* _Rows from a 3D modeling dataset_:

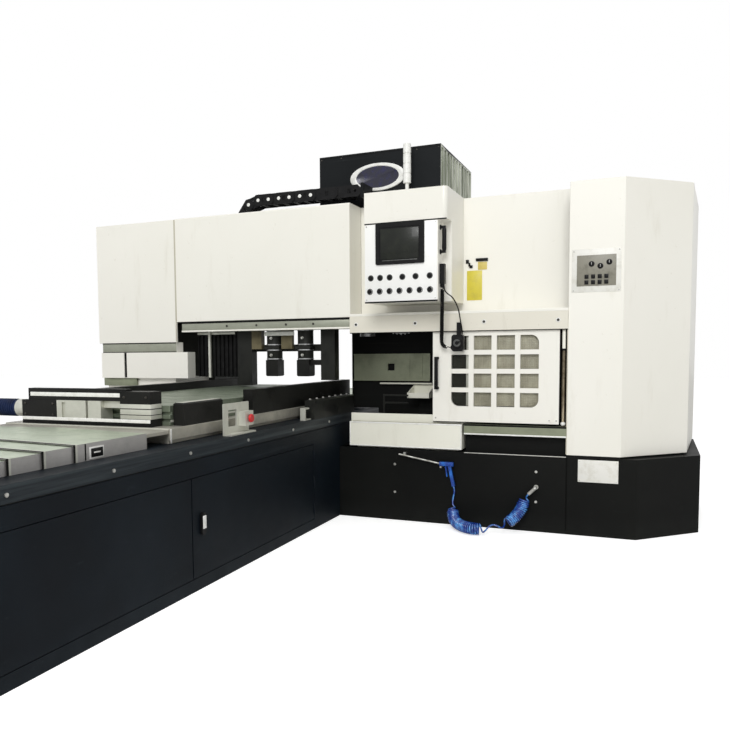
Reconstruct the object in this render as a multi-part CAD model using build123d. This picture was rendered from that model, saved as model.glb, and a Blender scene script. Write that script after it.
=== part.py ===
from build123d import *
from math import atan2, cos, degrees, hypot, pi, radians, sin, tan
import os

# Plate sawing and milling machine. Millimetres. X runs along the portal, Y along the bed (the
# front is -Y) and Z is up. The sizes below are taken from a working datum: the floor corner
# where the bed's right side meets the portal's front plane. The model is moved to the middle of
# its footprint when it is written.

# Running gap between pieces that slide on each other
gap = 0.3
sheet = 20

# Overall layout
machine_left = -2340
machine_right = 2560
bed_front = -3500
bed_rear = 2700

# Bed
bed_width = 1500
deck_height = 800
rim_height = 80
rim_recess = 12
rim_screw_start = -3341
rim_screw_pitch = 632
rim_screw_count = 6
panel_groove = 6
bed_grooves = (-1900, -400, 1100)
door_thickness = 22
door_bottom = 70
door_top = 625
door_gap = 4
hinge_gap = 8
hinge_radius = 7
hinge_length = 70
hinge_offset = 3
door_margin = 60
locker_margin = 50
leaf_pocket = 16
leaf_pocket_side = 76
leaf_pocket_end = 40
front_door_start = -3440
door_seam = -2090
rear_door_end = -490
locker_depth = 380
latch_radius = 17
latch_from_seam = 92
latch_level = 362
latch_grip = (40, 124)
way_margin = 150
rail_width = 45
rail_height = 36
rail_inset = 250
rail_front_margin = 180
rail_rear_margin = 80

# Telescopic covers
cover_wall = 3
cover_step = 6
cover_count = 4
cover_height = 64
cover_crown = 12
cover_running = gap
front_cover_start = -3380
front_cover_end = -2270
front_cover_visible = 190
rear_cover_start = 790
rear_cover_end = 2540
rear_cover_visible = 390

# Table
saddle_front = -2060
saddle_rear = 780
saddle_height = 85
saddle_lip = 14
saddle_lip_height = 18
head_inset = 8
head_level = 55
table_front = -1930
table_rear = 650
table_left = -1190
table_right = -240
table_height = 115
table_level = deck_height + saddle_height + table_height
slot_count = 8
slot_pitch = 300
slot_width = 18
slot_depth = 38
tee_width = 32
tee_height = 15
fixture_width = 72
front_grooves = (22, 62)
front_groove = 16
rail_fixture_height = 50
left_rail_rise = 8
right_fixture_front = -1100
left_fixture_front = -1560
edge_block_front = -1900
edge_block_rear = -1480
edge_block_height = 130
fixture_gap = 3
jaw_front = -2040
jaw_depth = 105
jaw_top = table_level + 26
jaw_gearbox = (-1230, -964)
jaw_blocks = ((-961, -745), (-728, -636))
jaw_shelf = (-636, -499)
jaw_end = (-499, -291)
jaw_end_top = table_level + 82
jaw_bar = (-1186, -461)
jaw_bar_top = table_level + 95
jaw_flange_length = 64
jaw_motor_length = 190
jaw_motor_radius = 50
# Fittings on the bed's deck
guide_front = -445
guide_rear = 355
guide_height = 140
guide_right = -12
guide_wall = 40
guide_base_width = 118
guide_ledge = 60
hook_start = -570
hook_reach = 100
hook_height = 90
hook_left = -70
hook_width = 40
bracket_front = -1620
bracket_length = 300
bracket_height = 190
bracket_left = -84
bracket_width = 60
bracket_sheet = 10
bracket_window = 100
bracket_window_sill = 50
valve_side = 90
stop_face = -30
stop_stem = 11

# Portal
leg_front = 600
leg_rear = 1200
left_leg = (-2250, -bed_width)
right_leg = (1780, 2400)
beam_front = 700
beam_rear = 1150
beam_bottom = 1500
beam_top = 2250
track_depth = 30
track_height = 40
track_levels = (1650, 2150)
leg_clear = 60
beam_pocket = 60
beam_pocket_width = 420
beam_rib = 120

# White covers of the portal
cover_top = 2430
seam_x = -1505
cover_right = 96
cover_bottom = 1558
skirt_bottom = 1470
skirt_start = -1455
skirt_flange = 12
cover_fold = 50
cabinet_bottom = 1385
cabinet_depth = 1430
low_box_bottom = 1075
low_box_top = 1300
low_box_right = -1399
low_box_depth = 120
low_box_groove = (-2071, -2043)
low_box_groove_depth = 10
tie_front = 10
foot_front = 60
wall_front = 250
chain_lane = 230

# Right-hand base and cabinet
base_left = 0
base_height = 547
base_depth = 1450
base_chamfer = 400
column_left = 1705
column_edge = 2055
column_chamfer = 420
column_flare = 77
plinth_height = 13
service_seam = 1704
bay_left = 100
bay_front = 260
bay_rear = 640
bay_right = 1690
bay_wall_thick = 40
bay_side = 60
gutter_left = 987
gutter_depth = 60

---

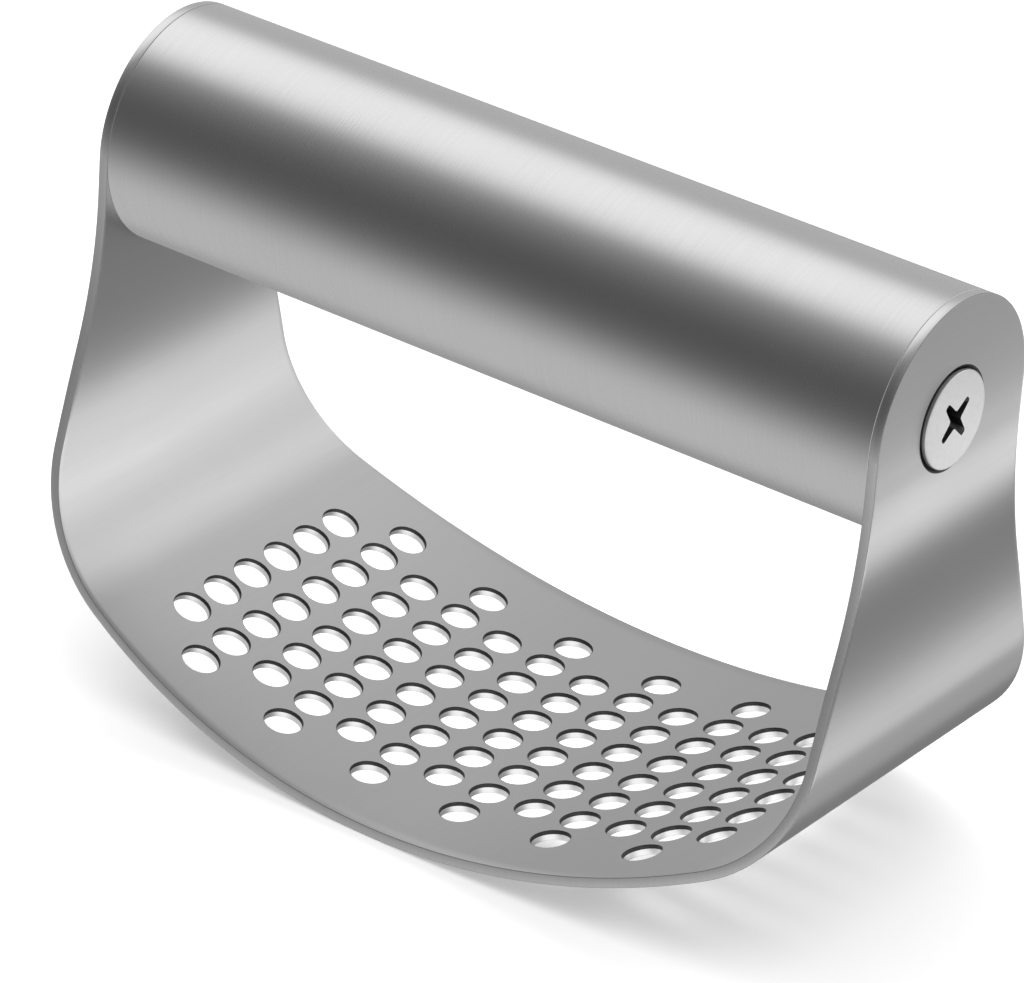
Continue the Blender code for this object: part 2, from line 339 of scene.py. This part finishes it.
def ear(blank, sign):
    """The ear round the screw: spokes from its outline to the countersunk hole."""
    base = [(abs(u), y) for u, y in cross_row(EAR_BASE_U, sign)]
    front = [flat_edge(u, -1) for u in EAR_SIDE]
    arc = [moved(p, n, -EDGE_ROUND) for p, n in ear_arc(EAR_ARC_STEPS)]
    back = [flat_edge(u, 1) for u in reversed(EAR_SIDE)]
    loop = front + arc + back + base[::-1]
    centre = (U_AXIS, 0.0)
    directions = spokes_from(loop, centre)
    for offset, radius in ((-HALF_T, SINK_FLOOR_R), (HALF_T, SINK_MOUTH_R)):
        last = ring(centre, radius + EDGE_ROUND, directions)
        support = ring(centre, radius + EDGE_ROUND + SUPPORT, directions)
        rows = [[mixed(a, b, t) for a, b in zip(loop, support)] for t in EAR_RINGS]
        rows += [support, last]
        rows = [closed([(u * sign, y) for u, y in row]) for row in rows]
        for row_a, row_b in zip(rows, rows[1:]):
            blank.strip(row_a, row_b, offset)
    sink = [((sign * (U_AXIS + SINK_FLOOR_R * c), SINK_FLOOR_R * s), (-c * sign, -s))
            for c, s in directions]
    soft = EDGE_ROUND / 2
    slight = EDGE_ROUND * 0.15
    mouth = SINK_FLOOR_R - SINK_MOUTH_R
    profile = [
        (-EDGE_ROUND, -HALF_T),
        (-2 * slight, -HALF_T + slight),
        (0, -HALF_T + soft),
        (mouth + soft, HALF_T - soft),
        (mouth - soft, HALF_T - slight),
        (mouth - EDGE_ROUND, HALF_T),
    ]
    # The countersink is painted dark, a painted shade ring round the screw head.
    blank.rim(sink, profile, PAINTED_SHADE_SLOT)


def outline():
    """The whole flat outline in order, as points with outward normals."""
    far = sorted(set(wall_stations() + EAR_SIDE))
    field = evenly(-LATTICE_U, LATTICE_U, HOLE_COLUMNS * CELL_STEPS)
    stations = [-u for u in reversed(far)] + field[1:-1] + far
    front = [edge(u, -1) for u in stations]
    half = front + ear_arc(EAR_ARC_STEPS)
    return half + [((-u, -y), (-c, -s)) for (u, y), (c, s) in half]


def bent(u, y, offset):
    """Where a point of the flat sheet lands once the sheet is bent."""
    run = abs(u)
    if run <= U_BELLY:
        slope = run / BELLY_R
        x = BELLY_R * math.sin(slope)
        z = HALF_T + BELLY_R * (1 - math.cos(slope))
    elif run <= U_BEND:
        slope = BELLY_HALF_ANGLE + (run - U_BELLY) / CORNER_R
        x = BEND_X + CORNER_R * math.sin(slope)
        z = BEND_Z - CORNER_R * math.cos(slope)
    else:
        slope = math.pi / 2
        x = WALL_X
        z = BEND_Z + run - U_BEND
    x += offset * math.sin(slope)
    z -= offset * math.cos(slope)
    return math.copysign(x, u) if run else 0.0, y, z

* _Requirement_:
Extract exactly the run of lines beginning at the line with "Reconstruct the object" and ending at the line with "bed_rear = 2700", including both ends and nothing beyond them.

* _Correct answer_:
Reconstruct the object in this render as a multi-part CAD model using build123d. This picture was rendered from that model, saved as model.glb, and a Blender scene script. Write that script after it.
=== part.py ===
from build123d import *
from math import atan2, cos, degrees, hypot, pi, radians, sin, tan
import os

# Plate sawing and milling machine. Millimetres. X runs along the portal, Y along the bed (the
# front is -Y) and Z is up. The sizes below are taken from a working datum: the floor corner
# where the bed's right side meets the portal's front plane. The model is moved to the middle of
# its footprint when it is written.

# Running gap between pieces that slide on each other
gap = 0.3
sheet = 20

# Overall layout
machine_left = -2340
machine_right = 2560
bed_front = -3500
bed_rear = 2700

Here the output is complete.